Opinión

El martillo de Putin

Nos habían dicho que era un lugar maravilloso. Tan estupendo que tenía una ermita con un santo muy milagrero. Aparcamos los tres automóviles en aquella pequeña explanada y preguntamos a una señora por la pequeña iglesia. La gente de nuestras aldeas aparte de muy inteligente es la mar de cordial y nos dio las mejores indicaciones.

Subimos aquella cuesta. A medio camino nos vimos impelidos a hacer un descanso. Era tan abrupta y empinada aquella ladera que hizo que unos goterones de sudor feo y amarillo, bajasen por nuestros cuellos o se asomasen a los sobacos de nuestras señoras. Nosotros un desastre. Ellas incapaces de mantener el ritmo porque sus zapatos de medio tacón y tacón entero no eran, para nada, apropiados.

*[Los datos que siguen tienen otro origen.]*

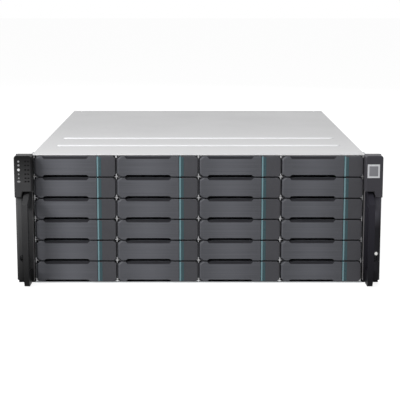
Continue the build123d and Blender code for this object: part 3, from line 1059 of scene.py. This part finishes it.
@dataclass
class TrayLever:
    """The lever: a hollow flap with a finger scoop, a notch below and room for its hinge."""

    left: float = 0.4
    right: float = 82.2
    low: float = 0.1
    high: float = 26.75
    depth: float = 11.5
    cut_width: float = 4.2
    cut_height: float = 3.4
    scoop: Flat = (13.4, 69.4)
    slope: float = 2.4
    scoop_height: float = 2.9
    scoop_depth: float = 3.0
    notch: float = 2.1
    plate: float = 2.4
    rim: float = 1.8
    lump: float = 9.5
    rib_half: float = 0.6
    hinge: Flat = (4.3, 3.9)
    knuckle_half: float = 5.2
    room: float = 3.0
    step: float = 0.06
    pin: float = 1.25
    turn: float = 2.6
    edge: float = 0.45

    def flap(self) -> Shape:
        """The flap's outer form, drawn from the front and pushed back in two steps.

        Returns:
            The shape.
        """
        start, end = self.scoop
        before, after = start - self.slope, end + self.slope
        floor = self.high - self.scoop_height
        points = (
            (self.left, self.low + self.cut_height),
            (self.left + self.cut_width, self.low),
            (before, self.low),
            (start, self.low + self.notch),
            (end, self.low + self.notch),
            (after, self.low),
            (self.right, self.low),
            (self.right, self.high),
            (after, self.high),
            (end, floor),
            (start, floor),
            (before, self.high),
            (self.left + self.cut_width, self.high),
            (self.left, self.high - self.cut_height),
        )
        made = Shape()
        step = made.push(made.outline([(u, 0.0, w) for u, w in points]), (0, self.scoop_depth, 0))
        for vert in step.verts:
            if abs(vert.co.z - floor) < 0.01:
                vert.co.z = self.high
        made.push(step, (0, self.depth - self.scoop_depth, 0))
        made.mend()
        # The scoop's faces take the darker scoop finish: painted shade
        for face in made.mesh.faces:
            x, y, z = face.calc_center_median()
            inside = floor - 0.1 < z < self.high - 0.01 and 0.01 < y < self.scoop_depth
            if inside and before - 0.1 < x < after + 0.1:
                face.material_index = 1
        near = self.left + self.cut_width + 0.01
        made.soften(made.edges(test=lambda at: at.y < 0.01 and at.x < near), self.turn, 6)
        made.soften(made.edges(30, lambda at: at.y < self.scoop_depth + 0.01), self.edge, 3)
        made.soften(made.edges(50, lambda at: at.y > 3.5), 0.25, 1)
        return made

    def shape(self) -> Shape:
        """The flap with its hollow, hinge room and pin.

        Returns:
            The shape.
        """
        made = self.flap()
        low, high = self.low + self.rim, self.high - self.rim
        x, y, middle = *self.hinge, (self.low + self.high) / 2
        end = self.right - 1.0 - self.rim
        rib = (self.lump + end) / 2
        for start, stop in ((self.lump, rib - self.rib_half), (rib + self.rib_half, end)):
            made.cut(Shape().block((start, self.plate, low), (stop, self.depth + 1, high), 0.6))
        # Each cut keeps a step inside the one before, because shared planes cut unevenly
        half = self.knuckle_half
        for start, front in ((-1.0, y), (x, self.plate + self.step)):
            far = (self.lump + half / 5, self.depth + 1, middle + half)
            made.cut(Shape().block((start, front, middle - half), far))
            half -= self.step
        hollow = Shape()
        hollow.bar((x, y, middle), self.room, 2 * half, sides=32)
        made.cut(hollow)
        made.bar((x, y, middle), self.pin, 2 * self.knuckle_half + 0.4, sides=16)
        return made


@dataclass
class Tray:
    """One tray behind its lever: end block, coloured strip, frame and drive."""

    width: float = 107.2
    height: float = 26.85
    block_width: float = 22.2
    block_depth: float = 13.6
    block_cut: float = 3.0
    strip: Flat = (82.6, 85.0)
    strip_setback: float = 0.3
    rail_x: Flat = (1.1, 106.1)
    rail_z: Flat = (0.05, 26.8)
    rail_sheet: float = 1.5
    rail_end: float = 156.6
    screw_y: tuple[float, ...] = (31.0, 72.0, 133.0)
    screw_z: float = 7.0
    screw_radius: float = 2.6
    drive_x: Flat = (2.8, 104.4)
    drive_y: Flat = (15.3, 162.3)
    drive_z: Flat = (0.375, 26.475)
    drive_base: float = 20.0
    hinge: Flat = (4.3, 3.9)
    arm_half: float = 1.5
    knuckle: float = 2.6
    knuckle_half: float = 4.8

    def face(self) -> Shape:
        """The end block with its cut corners, and the strip with a dark teal sheet of painted shade
        beside it.

        Returns:
            The shape.
        """
        left, cut = self.width - self.block_width, self.block_cut
        points = (
            (left, 0.0),
            (self.width - cut, 0.0),
            (self.width, cut),
            (self.width, self.height - cut),
            (self.width - cut, self.height),
            (left, self.height),
        )
        made = prism([(u, 0.0, w) for u, w in points], (0, self.block_depth, 0))
        made.soften(made.edges(30, lambda at: at.y < 0.01), 0.7, 3)
        made.soften(made.edges(40), 0.2, 1)
        start, end = self.strip
        top = self.height - 0.1
        made.block((start, self.strip_setback, 0.1), (end, self.block_depth, top), 0.35, 1)
        # The dark teal sheet beside the strip: painted shade and a painted teal reflection of the
        # strip
        top = self.height - 0.7
        made.block((left + 0.1, -0.12, 0.7), (left + 3.6, 0.8, top), 0.1, 2, 1)
        return made

    def frame(self) -> Shape:
        """The folded frame with rails, side screws and the hinge knuckle on its arm.

        Returns:
            The shape.
        """
        (left, right), (low, high) = self.rail_x, self.rail_z
        y, t, end = self.block_depth, self.rail_sheet, self.rail_end
        points = (
            (left, y),
            (right, y),
            (right, end),
            (right - t, end),
            (right - t, y + t),
            (left + t, y + t),
            (left + t, end),
            (left, end),
        )
        made = prism([(u, v, low) for u, v in points], (0, 0, high - low))
        made.soften(made.edges(40), 0.25, 1)
        u, v, middle = *self.hinge, self.height / 2
        half = self.knuckle_half
        made.block(
            (u - self.arm_half, v + 1.0, middle - half),
            (u + self.arm_half, y + 0.2, middle + half),
            0.2,
            segments=1,
        )
        for place in self.screw_y:
            for x, way in ((left + 0.95, -1), (right - 0.95, 1)):
                made.screw((x, place, self.screw_z), (way, 0, 0), self.screw_radius, 1)
        made.bar((u, v, middle), self.knuckle, 2 * half)
        # The frame's front wall takes the tray wall finish: painted shade over its front, with
        # painted light at the bay crossings
        for face in made.mesh.faces:
            if all(vert.co.y < y + t + 0.3 for vert in face.verts):
                face.material_index = 2
        return made

    def drive(self) -> Shape:
        """The drive: cast base, pressed lid with screws, board below and sockets at the rear.

        Returns:
            The shape.
        """
        (x0, x1), (y0, y1), (z0, z1) = self.drive_x, self.drive_y, self.drive_z
        base = z0 + self.drive_base
        made = Shape()
        # The base, the lid, the lid's raised field, the board, the sockets and the hub
        made.block((x0, y0, z0 + 1.6), (x1, y1, base), 1.2)
        made.block((x0 + 3, y0 + 3, base - 0.5), (x1 - 3, y1 - 3, z1 - 0.5), 1.6, 1, 3)
        made.block((x0 + 18, y0 + 14, z1 - 1.2), (x1 - 18, y1 - 52, z1 - 0.1), 0.5, 1)
        made.block((x0 + 8, y0 + 40, z0), (x1 - 8, y1 - 4, z0 + 1.7), 0.2, 2, 1)
        made.block((x0 + 12, y1 - 9, z0 + 0.4), (x0 + 56, y1 - 0.1, z0 + 6.2), 0.3, 3, 1)
        hub = ((x0 + x1) / 2 - 12, y1 - 38, z1 - 0.45)
        made.bar(hub, 11.0, 0.7, end=10.4, finish=1, sides=32)
        for x in (x0 + 8, x1 - 8):
            for y in (y0 + 8, (y0 + y1) / 2, y1 - 8):
                made.screw((x, y, z1 - 1.1), UP, 2.2, finish=1)
        return made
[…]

Diminuta y casi coqueta se nos mostró, de repente, detrás de aquellos alcornoques y aquellas zarzas que se nos agarraban de manera harto licenciosa. Era una iglesita que habría estado en mejor estado en otros tiempos y que ahora combinaba el blanco de su fachada oeste con el pringado y verdoso lado en el que mostraba su puerta de gruesa madera, ingresada en un arco peraltado.

La alegría fue grande. Íbamos a entrar. No sólo era estupendo por el arte que nos mostraría sino porque suponíamos, en su interior, una sombra fresquita y unos reclinatorios antiguos en los que rezaríamos, si venía al caso y si no venía, supondrían unos asientos confortables. Empujamos el portón, pero no obedeció. Volvimos a empujar y la sagrada, pero diabólica puerta, que no y que no.

Las seis mujeres nos miraron como quien espera de tal tropa que hiciésemos algo. ¿El qué?

Mario que es el más alto y suponíamos que con una inteligencia paralela a la corpulencia, echó mano al mentón y preguntó:

-¿Alguien tiene un martillo? -Nos miramos unos a otros y pensamos que era tonto. Para qué íbamos a usar un martillo. ¡Qué exagerado!

Edelmiro que gastará una talla cuarenta y seis, le indilgó al postigo un patadón de aquí te espero. Claro que la señora puerta ni se enteró. Pues allí descargó otra y otra patada hasta que sus deportivas se fueron a la porra.

Hicimos de todo. Incluso hacer palanca con un bolígrafo de propaganda que se dejó los morros en aquella tabla de castaño.

Las mujeres, siempre más inteligentes, nos sugirieron preguntarle a aquel chico que un poco más abajo, dentro de una cerca de abedules, estaba guardando el ganado acompañado de un perro.

Pero… ¿cuándo los hombres hemos hecho caso de la intuición de las mujeres? Por ello Mario requirió ahora una piedra que le acercó Lorenzo. Lo que hizo con aquella piedra debería reservármelo, pues seguro que estará vedado por las leyes que protegen los cristales. No era tan fácil como pretendía: meter la mano y abrir el trinquete.

Se pusieron tan pelmas, que a la chita callando, fuimos a preguntarle al muchacho. Sonrió y vino. Y de forma muy sencilla, levantó la gruesa alfombra de goma y tomando la llave …abrió sin ninguna dificultad. La solución era sencilla y sólo se necesitaba hablar con el chiquillo.

Aprendimos dos cosas: Que nosotros, como Putin, intentamos arreglarlo todo, a lo bestia, con el martillo y sólo provocamos, con esa machista actitud, un estropicio; y que ya no somos un grupo de mozalbetes y así, cuando debemos subir una cuesta, por mucho que juremos que subimos… la verdad es que vamos bajando.